Thanks for your thoughts!

Each of these diagrams is dual to the conventional diagrams - and that’s why “color syntax” works. In particular, the hom of \mathcal{R} is a span of profunctors:

Just as a profunctor consists of “arrows” (vertical/tight morphisms) between categories, a span of categories consists of “proarrows” (horizontal/loose morphisms) between categories, and a span of profunctors consists of “hetero-squares”. The language of \mathrm{SpanCat} is the underlying metalanguage of double categories.

The last image is a span of transformations, a general cube in \mathrm{SpanCat}. It is dual to the ordinary diagram - but in string diagrams it is easier to see both spans of profunctors, and to grasp its semantic meaning: a mapping of squares.

Let me know if this is clear; thanks!

As for associativity and unitality, these hold by definition that \mathcal{R} is a category over \mathbb{A\times B}.

How do you draw all these diagrams Christian?

I draw them in Notability on an iPad. It has a grid of points; you make lines with pen, and boxes with highlighter, then fill with color. You can then add text with math notation, but it has some glitches. This app has been enough to get by for now, but the whole process is way too slow and unsystematic.

We need a good drawing app. It can be extremely simple, but it does not exist yet. So my top priority, after putting the thesis on arXiV, is to connect with a programmer and get a bit of funding to make this - because all of the education and research in this language will be based on these drawings.

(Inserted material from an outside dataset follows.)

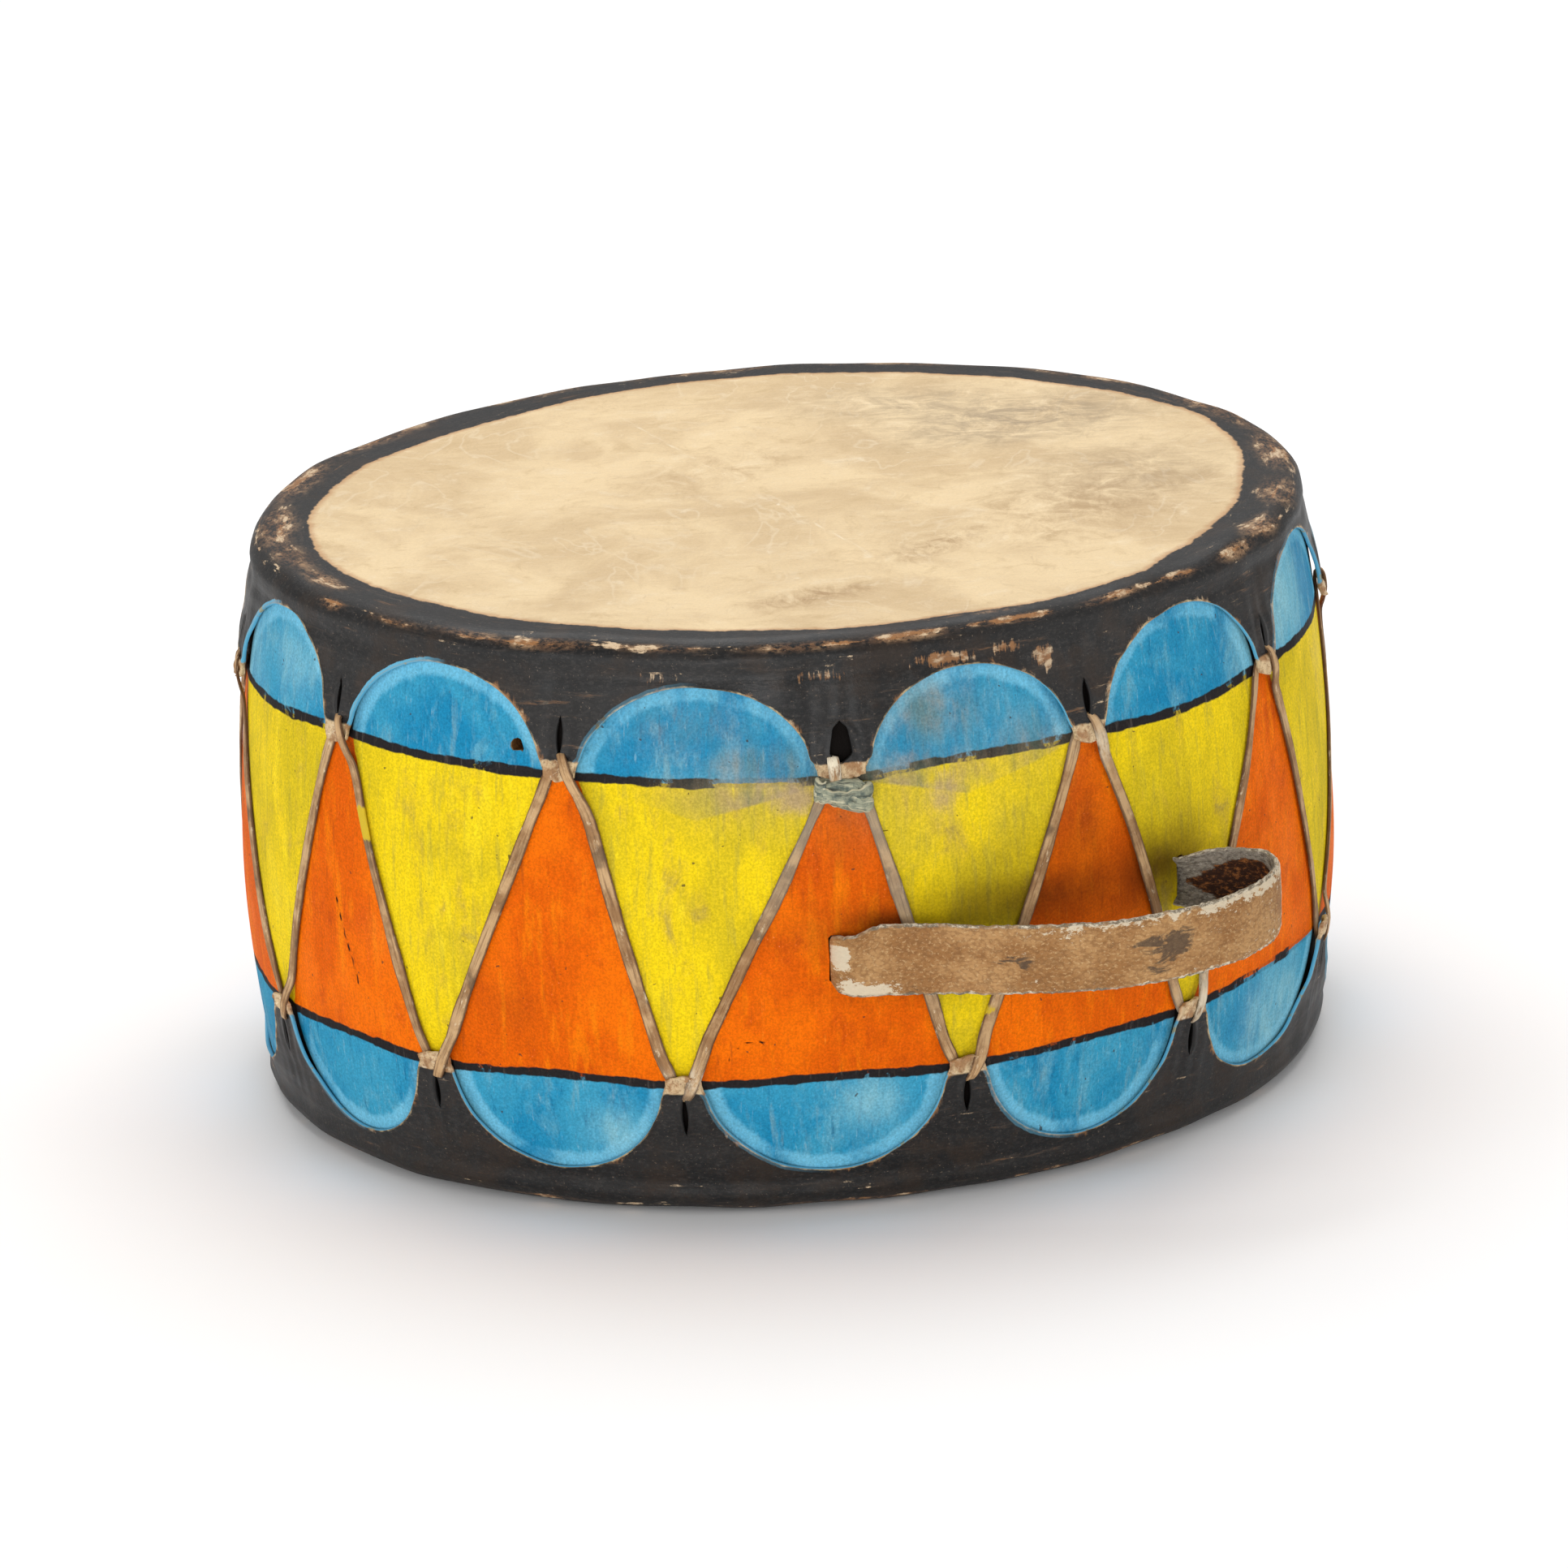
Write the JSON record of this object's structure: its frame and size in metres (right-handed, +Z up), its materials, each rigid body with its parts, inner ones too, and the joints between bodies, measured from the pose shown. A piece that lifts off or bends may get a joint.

If you have ideas, let me know!

Well, Nathanael Arkor has the best proof of concept of a simple, effective drawing app for category theory in He might be worth talking to. But I think the actual functionalities would have limited overlap. That’s impressive that you’ve been able to get this far with Notability. is more closely related in its goals although I don’t really understand how to use it.

Nathanael also has a tool for drawing string diagrams specifically for double categories, although it is currently much more a prototype than quiver: GitHub - varkor/tangle: A modern string diagram editor for the web.